* [Given exercise] Copy every line, leaving nothing out and adding nothing.

□ □ □ □ □ □ □

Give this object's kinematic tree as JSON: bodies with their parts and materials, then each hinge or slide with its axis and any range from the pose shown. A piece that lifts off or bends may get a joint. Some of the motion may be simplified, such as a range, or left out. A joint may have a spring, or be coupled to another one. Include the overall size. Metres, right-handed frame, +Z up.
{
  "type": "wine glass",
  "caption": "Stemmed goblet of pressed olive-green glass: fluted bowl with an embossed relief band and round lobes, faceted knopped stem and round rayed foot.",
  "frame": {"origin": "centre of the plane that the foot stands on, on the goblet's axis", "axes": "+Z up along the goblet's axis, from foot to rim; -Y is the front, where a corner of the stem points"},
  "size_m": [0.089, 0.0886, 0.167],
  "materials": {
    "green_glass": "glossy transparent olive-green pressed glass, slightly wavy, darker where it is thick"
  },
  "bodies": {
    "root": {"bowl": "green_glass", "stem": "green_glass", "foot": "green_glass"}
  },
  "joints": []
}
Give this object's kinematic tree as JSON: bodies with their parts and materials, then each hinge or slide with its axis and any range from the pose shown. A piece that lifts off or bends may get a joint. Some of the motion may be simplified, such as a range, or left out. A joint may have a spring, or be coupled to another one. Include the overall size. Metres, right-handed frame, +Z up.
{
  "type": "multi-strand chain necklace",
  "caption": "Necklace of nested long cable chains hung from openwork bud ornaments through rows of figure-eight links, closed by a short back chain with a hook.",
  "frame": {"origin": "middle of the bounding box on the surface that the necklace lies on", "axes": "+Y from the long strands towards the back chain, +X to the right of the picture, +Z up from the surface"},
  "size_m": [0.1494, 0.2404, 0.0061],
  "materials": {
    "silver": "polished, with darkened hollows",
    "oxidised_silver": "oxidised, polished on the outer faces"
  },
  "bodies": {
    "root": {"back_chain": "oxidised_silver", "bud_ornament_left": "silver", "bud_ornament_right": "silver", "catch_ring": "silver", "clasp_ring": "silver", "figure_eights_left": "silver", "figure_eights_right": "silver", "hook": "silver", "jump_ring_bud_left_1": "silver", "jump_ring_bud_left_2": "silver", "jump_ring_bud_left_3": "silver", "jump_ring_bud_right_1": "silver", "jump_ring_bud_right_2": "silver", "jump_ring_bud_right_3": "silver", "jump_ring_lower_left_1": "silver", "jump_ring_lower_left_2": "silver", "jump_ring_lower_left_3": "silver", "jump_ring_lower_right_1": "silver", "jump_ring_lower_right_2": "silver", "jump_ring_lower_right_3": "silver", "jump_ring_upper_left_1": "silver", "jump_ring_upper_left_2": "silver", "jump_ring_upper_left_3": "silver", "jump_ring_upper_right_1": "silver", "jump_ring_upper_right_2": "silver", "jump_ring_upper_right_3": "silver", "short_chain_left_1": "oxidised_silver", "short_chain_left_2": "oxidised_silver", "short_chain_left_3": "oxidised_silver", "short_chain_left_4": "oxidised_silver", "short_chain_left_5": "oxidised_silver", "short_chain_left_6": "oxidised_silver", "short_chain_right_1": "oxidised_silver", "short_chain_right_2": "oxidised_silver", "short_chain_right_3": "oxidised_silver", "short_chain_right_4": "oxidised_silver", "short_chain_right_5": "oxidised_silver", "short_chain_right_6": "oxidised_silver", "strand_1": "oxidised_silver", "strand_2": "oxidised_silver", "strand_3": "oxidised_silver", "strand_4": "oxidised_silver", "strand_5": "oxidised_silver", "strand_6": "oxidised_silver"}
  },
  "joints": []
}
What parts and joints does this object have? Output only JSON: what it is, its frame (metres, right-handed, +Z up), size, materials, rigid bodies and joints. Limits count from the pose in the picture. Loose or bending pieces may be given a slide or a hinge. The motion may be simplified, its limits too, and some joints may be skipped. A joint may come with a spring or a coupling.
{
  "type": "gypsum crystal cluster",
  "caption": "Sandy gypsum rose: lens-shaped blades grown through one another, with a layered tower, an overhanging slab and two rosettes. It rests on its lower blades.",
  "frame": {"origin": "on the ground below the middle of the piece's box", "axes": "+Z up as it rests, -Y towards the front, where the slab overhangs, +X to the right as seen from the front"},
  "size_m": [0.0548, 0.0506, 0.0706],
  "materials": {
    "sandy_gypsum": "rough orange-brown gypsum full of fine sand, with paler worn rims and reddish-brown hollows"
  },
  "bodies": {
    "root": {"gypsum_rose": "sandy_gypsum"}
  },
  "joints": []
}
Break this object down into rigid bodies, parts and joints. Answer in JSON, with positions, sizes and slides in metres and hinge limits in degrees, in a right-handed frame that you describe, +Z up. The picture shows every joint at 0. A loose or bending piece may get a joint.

□ □ □ □ □ □ □

* [Full solution]
Give this object's kinematic tree as JSON: bodies with their parts and materials, then each hinge or slide with its axis and any range from the pose shown. A piece that lifts off or bends may get a joint. Some of the motion may be simplified, such as a range, or left out. A joint may have a spring, or be coupled to another one. Include the overall size. Metres, right-handed frame, +Z up.
{
  "type": "wine glass",
  "caption": "Stemmed goblet of pressed olive-green glass: fluted bowl with an embossed relief band and round lobes, faceted knopped stem and round rayed foot.",
  "frame": {"origin": "centre of the plane that the foot stands on, on the goblet's axis", "axes": "+Z up along the goblet's axis, from foot to rim; -Y is the front, where a corner of the stem points"},
  "size_m": [0.089, 0.0886, 0.167],
  "materials": {
    "green_glass": "glossy transparent olive-green pressed glass, slightly wavy, darker where it is thick"
  },
  "bodies": {
    "root": {"bowl": "green_glass", "stem": "green_glass", "foot": "green_glass"}
  },
  "joints": []
}
Give this object's kinematic tree as JSON: bodies with their parts and materials, then each hinge or slide with its axis and any range from the pose shown. A piece that lifts off or bends may get a joint. Some of the motion may be simplified, such as a range, or left out. A joint may have a spring, or be coupled to another one. Include the overall size. Metres, right-handed frame, +Z up.
{
  "type": "multi-strand chain necklace",
  "caption": "Necklace of nested long cable chains hung from openwork bud ornaments through rows of figure-eight links, closed by a short back chain with a hook.",
  "frame": {"origin": "middle of the bounding box on the surface that the necklace lies on", "axes": "+Y from the long strands towards the back chain, +X to the right of the picture, +Z up from the surface"},
  "size_m": [0.1494, 0.2404, 0.0061],
  "materials": {
    "silver": "polished, with darkened hollows",
    "oxidised_silver": "oxidised, polished on the outer faces"
  },
  "bodies": {
    "root": {"back_chain": "oxidised_silver", "bud_ornament_left": "silver", "bud_ornament_right": "silver", "catch_ring": "silver", "clasp_ring": "silver", "figure_eights_left": "silver", "figure_eights_right": "silver", "hook": "silver", "jump_ring_bud_left_1": "silver", "jump_ring_bud_left_2": "silver", "jump_ring_bud_left_3": "silver", "jump_ring_bud_right_1": "silver", "jump_ring_bud_right_2": "silver", "jump_ring_bud_right_3": "silver", "jump_ring_lower_left_1": "silver", "jump_ring_lower_left_2": "silver", "jump_ring_lower_left_3": "silver", "jump_ring_lower_right_1": "silver", "jump_ring_lower_right_2": "silver", "jump_ring_lower_right_3": "silver", "jump_ring_upper_left_1": "silver", "jump_ring_upper_left_2": "silver", "jump_ring_upper_left_3": "silver", "jump_ring_upper_right_1": "silver", "jump_ring_upper_right_2": "silver", "jump_ring_upper_right_3": "silver", "short_chain_left_1": "oxidised_silver", "short_chain_left_2": "oxidised_silver", "short_chain_left_3": "oxidised_silver", "short_chain_left_4": "oxidised_silver", "short_chain_left_5": "oxidised_silver", "short_chain_left_6": "oxidised_silver", "short_chain_right_1": "oxidised_silver", "short_chain_right_2": "oxidised_silver", "short_chain_right_3": "oxidised_silver", "short_chain_right_4": "oxidised_silver", "short_chain_right_5": "oxidised_silver", "short_chain_right_6": "oxidised_silver", "strand_1": "oxidised_silver", "strand_2": "oxidised_silver", "strand_3": "oxidised_silver", "strand_4": "oxidised_silver", "strand_5": "oxidised_silver", "strand_6": "oxidised_silver"}
  },
  "joints": []
}
What parts and joints does this object have? Output only JSON: what it is, its frame (metres, right-handed, +Z up), size, materials, rigid bodies and joints. Limits count from the pose in the picture. Loose or bending pieces may be given a slide or a hinge. The motion may be simplified, its limits too, and some joints may be skipped. A joint may come with a spring or a coupling.
{
  "type": "gypsum crystal cluster",
  "caption": "Sandy gypsum rose: lens-shaped blades grown through one another, with a layered tower, an overhanging slab and two rosettes. It rests on its lower blades.",
  "frame": {"origin": "on the ground below the middle of the piece's box", "axes": "+Z up as it rests, -Y towards the front, where the slab overhangs, +X to the right as seen from the front"},
  "size_m": [0.0548, 0.0506, 0.0706],
  "materials": {
    "sandy_gypsum": "rough orange-brown gypsum full of fine sand, with paler worn rims and reddish-brown hollows"
  },
  "bodies": {
    "root": {"gypsum_rose": "sandy_gypsum"}
  },
  "joints": []
}
Break this object down into rigid bodies, parts and joints. Answer in JSON, with positions, sizes and slides in metres and hinge limits in degrees, in a right-handed frame that you describe, +Z up. The picture shows every joint at 0. A loose or bending piece may get a joint.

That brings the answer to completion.